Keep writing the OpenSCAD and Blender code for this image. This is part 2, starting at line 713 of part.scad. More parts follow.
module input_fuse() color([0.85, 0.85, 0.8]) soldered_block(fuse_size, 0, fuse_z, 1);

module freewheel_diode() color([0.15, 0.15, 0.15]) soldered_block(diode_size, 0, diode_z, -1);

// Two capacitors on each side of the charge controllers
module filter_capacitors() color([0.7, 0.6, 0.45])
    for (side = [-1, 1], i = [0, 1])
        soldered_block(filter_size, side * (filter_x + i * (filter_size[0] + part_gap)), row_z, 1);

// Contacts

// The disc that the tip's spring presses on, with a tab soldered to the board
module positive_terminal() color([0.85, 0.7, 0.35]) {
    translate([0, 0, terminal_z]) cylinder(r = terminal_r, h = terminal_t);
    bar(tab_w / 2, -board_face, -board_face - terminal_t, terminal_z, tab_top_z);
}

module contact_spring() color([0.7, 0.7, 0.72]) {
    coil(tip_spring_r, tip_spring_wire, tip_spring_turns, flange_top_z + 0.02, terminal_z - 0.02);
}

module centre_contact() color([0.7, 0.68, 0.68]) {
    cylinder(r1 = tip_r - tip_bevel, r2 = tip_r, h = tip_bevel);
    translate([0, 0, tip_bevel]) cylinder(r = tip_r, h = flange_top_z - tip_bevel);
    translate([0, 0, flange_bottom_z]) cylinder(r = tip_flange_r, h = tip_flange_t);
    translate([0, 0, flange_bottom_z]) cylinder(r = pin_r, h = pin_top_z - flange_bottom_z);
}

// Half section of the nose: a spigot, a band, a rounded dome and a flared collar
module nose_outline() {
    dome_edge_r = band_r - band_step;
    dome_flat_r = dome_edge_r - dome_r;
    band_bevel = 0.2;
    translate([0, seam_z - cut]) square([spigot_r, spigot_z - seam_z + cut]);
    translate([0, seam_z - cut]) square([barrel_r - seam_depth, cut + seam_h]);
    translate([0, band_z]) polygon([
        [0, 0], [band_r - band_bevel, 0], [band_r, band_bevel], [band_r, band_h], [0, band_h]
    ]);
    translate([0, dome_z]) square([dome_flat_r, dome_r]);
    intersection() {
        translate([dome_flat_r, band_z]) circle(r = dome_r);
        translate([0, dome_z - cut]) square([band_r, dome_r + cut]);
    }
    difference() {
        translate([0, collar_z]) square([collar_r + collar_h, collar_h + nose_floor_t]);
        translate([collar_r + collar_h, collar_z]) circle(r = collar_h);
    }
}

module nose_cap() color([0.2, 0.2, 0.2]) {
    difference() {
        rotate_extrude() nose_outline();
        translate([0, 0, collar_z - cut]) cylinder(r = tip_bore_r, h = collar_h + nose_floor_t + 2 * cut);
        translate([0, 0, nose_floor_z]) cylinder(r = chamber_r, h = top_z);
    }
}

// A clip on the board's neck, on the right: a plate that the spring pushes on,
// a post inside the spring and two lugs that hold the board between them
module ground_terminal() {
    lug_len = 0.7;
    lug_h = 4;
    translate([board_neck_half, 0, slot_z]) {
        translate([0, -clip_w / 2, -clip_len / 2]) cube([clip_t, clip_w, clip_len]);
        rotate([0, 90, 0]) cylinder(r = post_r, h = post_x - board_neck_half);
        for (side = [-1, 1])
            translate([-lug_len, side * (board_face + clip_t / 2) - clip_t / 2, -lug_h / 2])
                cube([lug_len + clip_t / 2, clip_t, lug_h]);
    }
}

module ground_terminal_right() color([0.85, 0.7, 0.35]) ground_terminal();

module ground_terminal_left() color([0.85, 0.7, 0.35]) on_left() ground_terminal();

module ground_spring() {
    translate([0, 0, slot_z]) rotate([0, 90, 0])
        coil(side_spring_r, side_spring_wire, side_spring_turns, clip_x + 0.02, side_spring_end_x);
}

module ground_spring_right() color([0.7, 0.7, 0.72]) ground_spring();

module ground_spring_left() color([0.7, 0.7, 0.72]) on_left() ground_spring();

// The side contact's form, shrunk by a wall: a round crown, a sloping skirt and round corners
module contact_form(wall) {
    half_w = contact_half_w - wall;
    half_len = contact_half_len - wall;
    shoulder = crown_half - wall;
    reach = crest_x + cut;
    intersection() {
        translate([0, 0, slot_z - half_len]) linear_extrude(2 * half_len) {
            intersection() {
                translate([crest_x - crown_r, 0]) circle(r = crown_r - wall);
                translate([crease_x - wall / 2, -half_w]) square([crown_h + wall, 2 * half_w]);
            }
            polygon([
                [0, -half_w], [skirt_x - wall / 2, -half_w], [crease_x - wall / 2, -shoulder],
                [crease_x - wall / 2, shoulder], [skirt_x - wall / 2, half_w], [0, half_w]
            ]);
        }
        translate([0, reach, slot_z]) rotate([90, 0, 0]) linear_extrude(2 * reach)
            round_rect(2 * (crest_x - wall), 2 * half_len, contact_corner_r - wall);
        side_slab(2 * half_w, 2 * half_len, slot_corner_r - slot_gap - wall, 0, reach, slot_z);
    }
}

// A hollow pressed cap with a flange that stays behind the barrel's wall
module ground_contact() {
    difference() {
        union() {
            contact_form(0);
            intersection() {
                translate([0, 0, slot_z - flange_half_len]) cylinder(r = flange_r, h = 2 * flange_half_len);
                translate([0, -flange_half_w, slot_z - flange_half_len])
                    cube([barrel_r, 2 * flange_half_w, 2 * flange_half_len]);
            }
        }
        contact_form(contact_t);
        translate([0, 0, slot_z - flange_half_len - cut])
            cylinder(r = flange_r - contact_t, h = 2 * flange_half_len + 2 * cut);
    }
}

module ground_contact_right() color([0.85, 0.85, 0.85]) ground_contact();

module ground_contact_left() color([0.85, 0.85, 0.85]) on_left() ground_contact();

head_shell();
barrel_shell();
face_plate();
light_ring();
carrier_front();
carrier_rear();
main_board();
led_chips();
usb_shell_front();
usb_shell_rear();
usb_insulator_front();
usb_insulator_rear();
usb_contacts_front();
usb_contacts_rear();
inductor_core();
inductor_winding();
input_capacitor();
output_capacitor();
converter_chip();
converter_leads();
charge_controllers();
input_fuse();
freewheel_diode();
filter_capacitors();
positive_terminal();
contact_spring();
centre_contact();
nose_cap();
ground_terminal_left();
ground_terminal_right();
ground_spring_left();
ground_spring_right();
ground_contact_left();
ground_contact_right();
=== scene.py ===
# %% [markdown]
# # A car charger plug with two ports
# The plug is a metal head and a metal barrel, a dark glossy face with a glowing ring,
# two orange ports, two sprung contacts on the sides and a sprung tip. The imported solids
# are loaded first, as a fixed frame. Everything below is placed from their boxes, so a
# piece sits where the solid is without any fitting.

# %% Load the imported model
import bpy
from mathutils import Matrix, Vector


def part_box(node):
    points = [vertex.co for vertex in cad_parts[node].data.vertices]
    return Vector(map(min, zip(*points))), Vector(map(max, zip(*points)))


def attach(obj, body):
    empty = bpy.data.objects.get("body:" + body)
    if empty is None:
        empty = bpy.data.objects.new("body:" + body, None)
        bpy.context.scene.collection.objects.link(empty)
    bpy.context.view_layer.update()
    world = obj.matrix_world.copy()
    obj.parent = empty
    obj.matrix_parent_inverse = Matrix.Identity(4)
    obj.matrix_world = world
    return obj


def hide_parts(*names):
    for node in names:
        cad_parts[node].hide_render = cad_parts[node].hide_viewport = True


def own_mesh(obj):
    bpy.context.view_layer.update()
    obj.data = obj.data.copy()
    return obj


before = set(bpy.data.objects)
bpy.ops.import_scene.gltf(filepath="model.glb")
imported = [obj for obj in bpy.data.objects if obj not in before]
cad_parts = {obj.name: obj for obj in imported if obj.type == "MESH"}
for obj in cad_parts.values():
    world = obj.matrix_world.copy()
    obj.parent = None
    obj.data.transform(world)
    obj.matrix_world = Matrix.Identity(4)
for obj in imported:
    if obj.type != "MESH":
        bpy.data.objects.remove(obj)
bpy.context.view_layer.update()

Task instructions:
Return every line above that contains the word "None".

Final result:
    if empty is None:
        empty = bpy.data.objects.new("body:" + body, None)
    obj.parent = None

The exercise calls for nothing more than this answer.